Thursday, May 11, 2006

The Other Attention Disorder

Here I was focusing on the problem of attention deficit. I completely overlooked the other attention problem. Attention Surplus Disorder. That’s when you can focus on something quite well but pick the wrong thing to focus on. Clayton Christenson gives an example in "The Innovator’s Dilemma" (Harvard Business School Publishing). He describes the example in this podcast: http://www.itconversations.com/shows/detail135.html

He examined the rise and fall of companies like Digital Equipment Corp. The very fact that I have to spell out that name tells about the fall. Thirty years ago, I would have written DEC and expected people to know what I meant.
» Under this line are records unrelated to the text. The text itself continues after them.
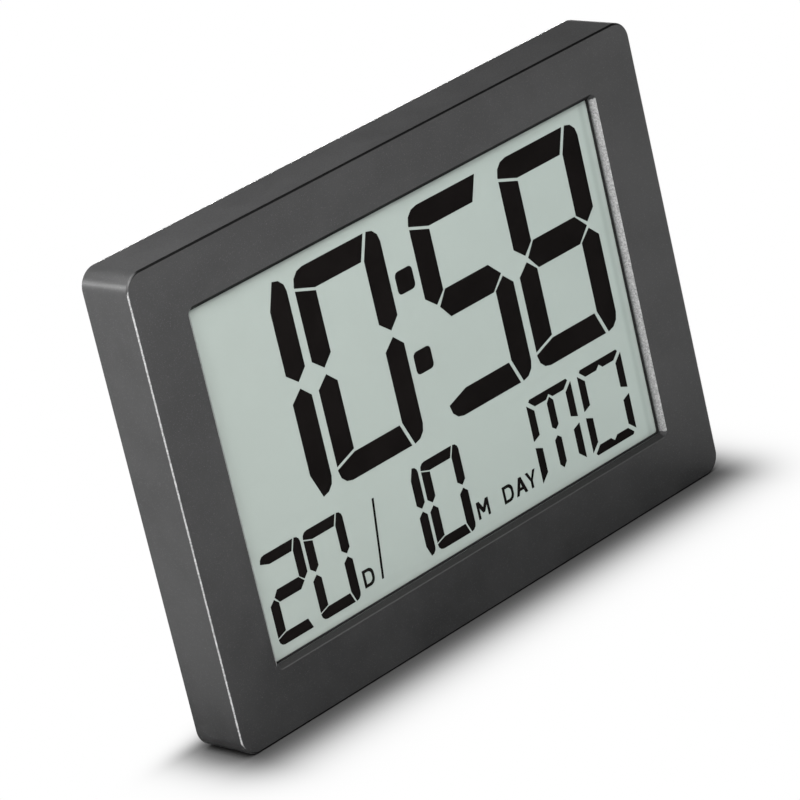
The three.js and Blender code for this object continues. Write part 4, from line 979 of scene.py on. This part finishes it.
class Shaper:
    """Turns outlines and CAD nodes into pieces."""

    merge_reach: float = 0.001 * MM
    sharp_angle: float = math.radians(34)
    normal_weight: int = 50
    capital_share: float = 0.73
    letter_swell: float = 0.012
    relief_slack: float = 0.02 * MM
    relief_digits: int = 6
    flat_angle: float = 0.01

    def piece(self, name: str, mesh: Mesh, body: Body, slot: str,
              material: Material) -> Piece:
        """Makes an object of a mesh and sets it on its body.

        Args:
            name: the piece's name.
            mesh: its mesh, in the row frame.
            body: the body that it rides on.
            slot: the record's material slot; it is not used.
            material: its finish.

        Returns:
            The piece.
        """
        mesh.materials.clear()
        mesh.materials.append(material)
        made = show(name, mesh)
        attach(made, body.value)
        return made

    def raised(self, name: str, outlines: Sequence[Outline], front: float,
               back: float) -> Mesh:
        """Gives flat outlines a thickness.

        Args:
            name: the mesh's name.
            outlines: closed outlines in the x, z plane, in metres.
            front: the y of the shown side.
            back: the y of the hidden side.

        Returns:
            The mesh.
        """
        shape = bmesh.new()
        for outline in outlines:
            near = [shape.verts.new((x, front, z)) for x, z in outline]
            far = [shape.verts.new((x, back, z)) for x, z in outline]
            shape.faces.new(near)
            shape.faces.new(far[::-1])
            for index in range(len(outline)):
                follow = (index + 1) % len(outline)
                shape.faces.new((near[index], far[index], far[follow], near[follow]))
        bmesh.ops.recalc_face_normals(shape, faces=shape.faces)
        return closed(name, shape)

    def relief(self, node: str, name: str, front: float, depth: float) -> Mesh:
        """Lifts the foremost faces of a CAD node to a new depth, with a thin edge.

        Args:
            node: the CAD node.
            name: the new mesh's name.
            front: the y that the faces get.
            depth: the thickness behind them.

        Returns:
            The mesh.
        """
        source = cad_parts[node].data
        foremost = min(vertex.co.y for vertex in source.vertices)
        shape = bmesh.new()
        found: dict[Point2, bmesh.types.BMVert] = {}
        for face in source.polygons:
            corners = [source.vertices[index].co for index in face.vertices]
            if any(corner.y > foremost + self.relief_slack for corner in corners):
                continue
            ring = []
            for corner in corners:
                key = tuple(round(part, self.relief_digits) for part in (corner.x, corner.z))
                if key not in found:
                    found[key] = shape.verts.new((corner.x, front, corner.z))
                ring.append(found[key])
            if len(set(ring)) == len(ring):
                shape.faces.new(ring)
        bmesh.ops.dissolve_limit(shape, angle_limit=self.flat_angle, verts=shape.verts,
                                 edges=shape.edges)
        rims = [edge.link_loops[0] for edge in shape.edges if edge.is_boundary]
        far = {near: shape.verts.new((near.co.x, front + depth, near.co.z))
               for near in list(shape.verts)}
        for face in list(shape.faces):
            shape.faces.new([far[near] for near in reversed(face.verts[:])])
        for rim in rims:
            near, follow = rim.vert, rim.link_loop_next.vert
            shape.faces.new((near, far[near], far[follow], follow))
        bmesh.ops.recalc_face_normals(shape, faces=shape.faces)
        return closed(name, shape)

    def words(self, name: str, text: str, centre: Vector, height: float, front: float,
              thickness: float) -> Mesh:
        """Sets a short legend on the back, to be read from behind.

        Args:
            name: the mesh's name.
            text: the legend.
            centre: its middle, of which x and z count.
            height: the height of its capitals.
            front: the y of its shown side.
            thickness: how thick the ink is.

        Returns:
            The mesh.
        """
        curve = bpy.data.curves.new(name, "FONT")
        curve.body = text
        curve.align_x = "CENTER"
        curve.align_y = "CENTER"
        curve.extrude = 0.5
        curve.offset = self.letter_swell
        holder = show(name, curve)
        bpy.context.view_layer.update()
        seen = holder.evaluated_get(bpy.context.evaluated_depsgraph_get())
        mesh = bpy.data.meshes.new_from_object(seen)
        bpy.data.objects.remove(holder)
        size = height / self.capital_share
        mesh.transform(Matrix(((-size, 0, 0, centre.x), (0, 0, thickness, front - thickness / 2),
                               (0, size, 0, centre.z), (0, 0, 0, 1))))
        mesh.name = name
        return mesh

    def soften(self, node: str) -> Piece:
        """Shades a CAD node smoothly over its rounds and keeps its real corners.

        Args:
            node: the CAD node.

        Returns:
            Its object.
        """
        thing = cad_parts[node]
        smooth = thing.modifiers.new("smooth_rounds", "NODES")
        smooth.node_group = self._smooth_group()
        weigh = thing.modifiers.new("weigh_normals", "WEIGHTED_NORMAL")
        weigh.keep_sharp = True
        weigh.weight = self.normal_weight
        return thing

    @cache
    def _smooth_group(self) -> Tree:
        """Builds the group that joins a node's faces and marks its edges sharp by angle.

        Returns:
            The group.
        """
        tree = bpy.data.node_groups.new("smooth_rounds", "GeometryNodeTree")
        for way in ("INPUT", "OUTPUT"):
            tree.interface.new_socket("Mesh", in_out=way, socket_type="NodeSocketGeometry")
        w = Wiring(tree)
        joined = w.fill(w.put("GeometryNodeMergeByDistance"), Distance=self.merge_reach,
                        Geometry=w.put("NodeGroupInput").outputs[0])
        bare = w.fill(w.put("GeometryNodeRemoveAttribute"), Geometry=joined.outputs[0])
        bare.inputs["Name"].default_value = "custom_normal"
        faces = w.fill(w.put("GeometryNodeSetShadeSmooth", domain="FACE"),
                       Geometry=bare.outputs[0], Shade_Smooth=True)
        sharp = w.put("FunctionNodeCompare", data_type="FLOAT", operation="GREATER_THAN")
        angle = w.put("GeometryNodeInputMeshEdgeAngle")
        w.feed(sharp.inputs[0], angle.outputs["Unsigned Angle"])
        w.feed(sharp.inputs[1], self.sharp_angle)
        edges = w.fill(w.put("GeometryNodeSetShadeSmooth", domain="EDGE"),
                       Geometry=faces.outputs[0], Selection=sharp.outputs[0], Shade_Smooth=False)
        w.feed(w.put("NodeGroupOutput").inputs[0], edges.outputs[0])
        return tree

    def dress(self, nodes: Iterable[str], finish: Finish, name: str,
              rounds: bool = True) -> list[Piece]:
        """Gives CAD nodes a finish.

        Args:
            nodes: the nodes' names.
            finish: their finish.
            name: the name of its material.
            rounds: True to shade their rounds smoothly.

        Returns:
            The nodes' objects.
        """
        material = finish.make(name)
        dressed = []
        for node in nodes:
            thing = self.soften(node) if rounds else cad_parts[node]
            for place in thing.material_slots:
                place.material = material
            dressed.append(thing)
        return dressed


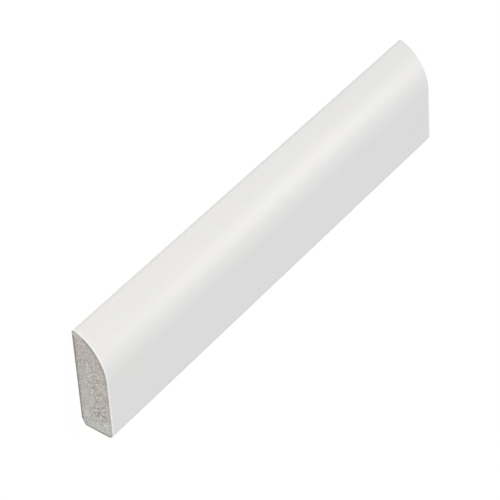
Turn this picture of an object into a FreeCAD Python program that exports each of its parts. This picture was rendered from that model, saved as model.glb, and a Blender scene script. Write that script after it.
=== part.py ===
import FreeCAD, Part
import math
import os

# A short length of white fillet moulding, lying on its flat back.
# Millimetres. X runs along the length, Y from the square edge across to the thin edge,
# and Z out of the front face. The origin is in the middle of the space it takes up, on the back face.

# Driving dimensions
length = 124.0              # from one square-cut end to the other
width = 25.0                # from the square edge to the thin edge
thickness = 7.7             # from the back face to the front face
crown_radius = 12.4         # the convex round that runs from the front face to the thin edge
thin_edge_land = 0.9        # the flat left on the thin edge, measured from the back face
relief_angle = 8.0          # degrees that the square edge leans in towards the back
front_arris_radius = 1.1    # round between the front face and the square edge
back_arris_radius = 0.45    # round between the back face and the thin edge
chamfer_depth = 0.9         # relief between the square edge and the back face, out from the back
chamfer_height = 1.7        # the same relief, measured across the width

# The crown leaves the front face at a tangent and stops at the edge of the land
crown_start = math.asin(1.0 - (thickness - thin_edge_land) / crown_radius)
crown_height = crown_radius * math.cos(crown_start)

# The square edge touches the front arris round and leans in from there
relief = math.radians(relief_angle)
edge_front_y = front_arris_radius * (1.0 - math.cos(relief))
edge_front_z = thickness - front_arris_radius * (1.0 + math.sin(relief))
edge_back_y = edge_front_y + (edge_front_z - chamfer_depth) * math.tan(relief)


def point(across, out):
    """A point of the section: across from the square edge, and out from the back face."""
    return FreeCAD.Vector(-length / 2.0, across - width / 2.0, out)


def line(start, end):
    return Part.LineSegment(point(*start), point(*end)).toShape()


def arc(centre, radius, start_angle, end_angle):
    """An arc of the section, its angles in radians from across towards out."""
    through = []
    for angle in (start_angle, (start_angle + end_angle) / 2.0, end_angle):
        across = centre[0] + radius * math.cos(angle)
        out = centre[1] + radius * math.sin(angle)
        through.append(point(across, out))
    return Part.Arc(*through).toShape()


def section():
    """The closed outline that the moulding is extruded with, as a face at the -X end."""
    quarter = math.pi / 2.0
    back_chamfer_end = (edge_back_y + chamfer_height, 0.0)
    back_end = (width - back_arris_radius, 0.0)
    land_start = (width, back_arris_radius)
    land_end = (width, thin_edge_land)
    front_top = (width - crown_height, thickness)
    front_bottom = (front_arris_radius, thickness)
    edge_front = (edge_front_y, edge_front_z)
    edge_back = (edge_back_y, chamfer_depth)
    edges = [
        line(back_chamfer_end, back_end),
        arc((back_end[0], back_arris_radius), back_arris_radius, -quarter, 0.0),
        line(land_start, land_end),
        arc((front_top[0], thickness - crown_radius), crown_radius, crown_start, quarter),
        line(front_top, front_bottom),
        arc((front_bottom[0], thickness - front_arris_radius), front_arris_radius,
            quarter, math.pi + relief),
        line(edge_front, edge_back),
        line(edge_back, back_chamfer_end),
    ]
    return Part.Face(Part.Wire(edges))


def fillet_moulding():
    """One piece of extruded stock, cut square at both ends."""
    return section().extrude(FreeCAD.Vector(length, 0, 0))


os.makedirs("parts", exist_ok=True)
fillet_moulding().exportStep("parts/fillet_moulding.step")
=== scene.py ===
import math

import bmesh
import bpy
from mathutils import Matrix, Quaternion, Vector, noise


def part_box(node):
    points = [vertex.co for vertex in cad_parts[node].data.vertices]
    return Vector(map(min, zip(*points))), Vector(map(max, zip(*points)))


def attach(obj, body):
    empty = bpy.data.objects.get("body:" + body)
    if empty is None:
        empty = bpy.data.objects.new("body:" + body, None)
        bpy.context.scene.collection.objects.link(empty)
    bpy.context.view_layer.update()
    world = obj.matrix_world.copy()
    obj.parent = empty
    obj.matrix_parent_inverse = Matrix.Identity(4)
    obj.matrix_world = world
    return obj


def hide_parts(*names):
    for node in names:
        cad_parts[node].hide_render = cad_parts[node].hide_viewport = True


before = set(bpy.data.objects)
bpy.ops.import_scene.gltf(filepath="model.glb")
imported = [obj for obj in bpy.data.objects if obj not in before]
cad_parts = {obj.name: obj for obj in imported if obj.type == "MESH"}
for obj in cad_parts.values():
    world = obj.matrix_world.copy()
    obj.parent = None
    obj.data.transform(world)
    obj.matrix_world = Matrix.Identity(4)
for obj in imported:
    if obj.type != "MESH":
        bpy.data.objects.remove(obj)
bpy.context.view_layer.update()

# A short length of white cellular fillet moulding, lying on its flat back.
# It is modelled in millimetres and brought down to metres when its shape is finished.
# X runs along the length, Y from the square edge to the thin edge, Z out of the front face.
MM = 0.001

low, high = (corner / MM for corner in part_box("fillet_moulding"))
width = high.y - low.y
thickness = high.z - low.z
quarter_turn = math.pi / 2

# The section, as the solid has it
crown_radius = 12.4
thin_edge_land = 0.9
relief = math.radians(8.0)
front_arris_radius = 1.1
back_arris_radius = 0.45
chamfer_depth = 0.9
chamfer_height = 1.7
crown_start = math.asin(1.0 - (thickness - thin_edge_land) / crown_radius)
crown_height = crown_radius * math.cos(crown_start)
edge_front_across = front_arris_radius * (1.0 - math.cos(relief))
edge_front_out = thickness - front_arris_radius * (1.0 + math.sin(relief))
edge_back_across = edge_front_across + (edge_front_out - chamfer_depth) * math.tan(relief)

# The mesh of the cut ends
outline_step = 0.1                  # from one vertex of the outline to the next
outline_merge = outline_step / 4    # two vertices of the outline that are nearer than this are one
ring_merge = 0.6 * outline_step     # the same in the rings inside it, which the rounds crowd
skin_thickness = 0.2                # solid plastic round the foam
cut_arris = 0.08                    # round on the edge of each cut end
arris_rings = 3                     # rings of faces in that round
cell_grid = 0.085                   # faces of the cut foam, across

# The relief of the cut foam
foam_recess = 0.05                  # the foam lies this far below the skin's cut edge
skin_margin = 0.3                   # the foam's cells have their full depth this far inside the skin
coarse_cell = 0.46                  # cells that the saw tore open
coarse_depth = 0.36
coarse_contrast = 2.6               # steepness of a cell's walls
patch_scale = 1.4                   # the patches that such cells come in, in waves to a millimetre
patch_edge = (-0.05, 0.2)           # the noise, from -1 to 1, over which a patch begins
fine_cell = 0.26                    # cells that it cut clean
fine_depth = 0.07
fine_contrast = 1.6

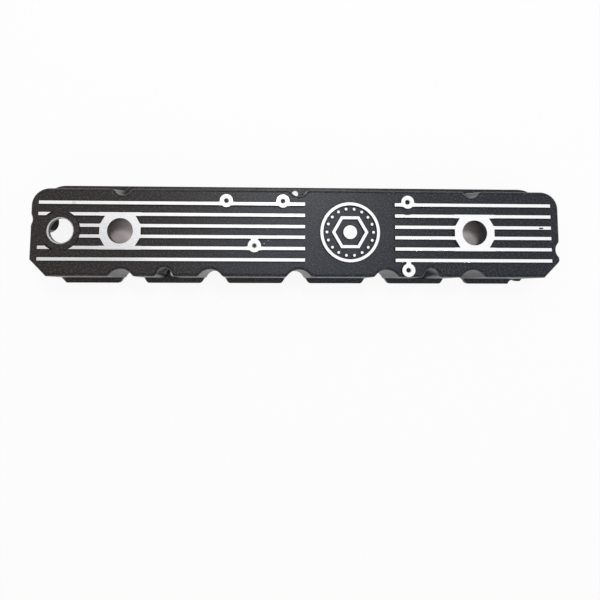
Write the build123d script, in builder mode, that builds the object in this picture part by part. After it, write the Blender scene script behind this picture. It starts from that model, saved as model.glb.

His conclusion was that this and other companies that were run over by disruptive technology failed because of good management. The management focused attention carefully on matters relevant to keeping and improving their business position. They never lost sight of this goal. So they never noticed the disruptive technology of microcomputers. That technology was too primitive to offer them competition. They did not worry about it. Until it was too late.

Another name for focus is tunnel vision. (Thinkerer, Idea Slogans)

And now for something completely different.

According to the U.S. Department of Education (DOE), during the 2002–03 school year (the last data available), 36 percent of U.S. school districts (5,500 out of 15,040) had students enrolled in distance-education programs, and 38 percent of public high schools offered distance-education courses. The DOE study had 328,000 students in 8,200 public schools enrolled in distance-education courses. As of November 2005, the North American Council for Online Learning (NACOL) listed 157 unique online learning programs in 42 states in its database, including 32 virtual charter schools, 3 online home-school programs, and 53 public, non-charter virtual schools that offer programs. The DOE’s 2004 National Education Technology Plan predicted that with the “explosive growth in the availability of online instruction and virtual schools … we may well be on our way to a new golden age in American education.” Virtual schools have arrived—and with them, a host of challenges to our notions about school and schooling. (The Virtual Revolution by RANDALL GREENWAY and GREGG VANOUREK )

Of course, remote learning is too primitive to threaten the Great and Powerful Education System. Besides, this new wine is being decanted from the old educational flasks. The basic rule of medicine is that it has to taste bad. And the basic rule of education is that it has to be boring. Education over the internet can also be boring. Just more efficiently boring. There is a rumor about entrepreneurs getting involved. But educators don’t need to worry about that. There will be plenty of time to worry about it later.

The basic rule of disruptive technology is that it has to break basic rules. That means, of course, breaking free of that other attention disorder. The disorder that is easily recognized as tunnel vision. A few years too late.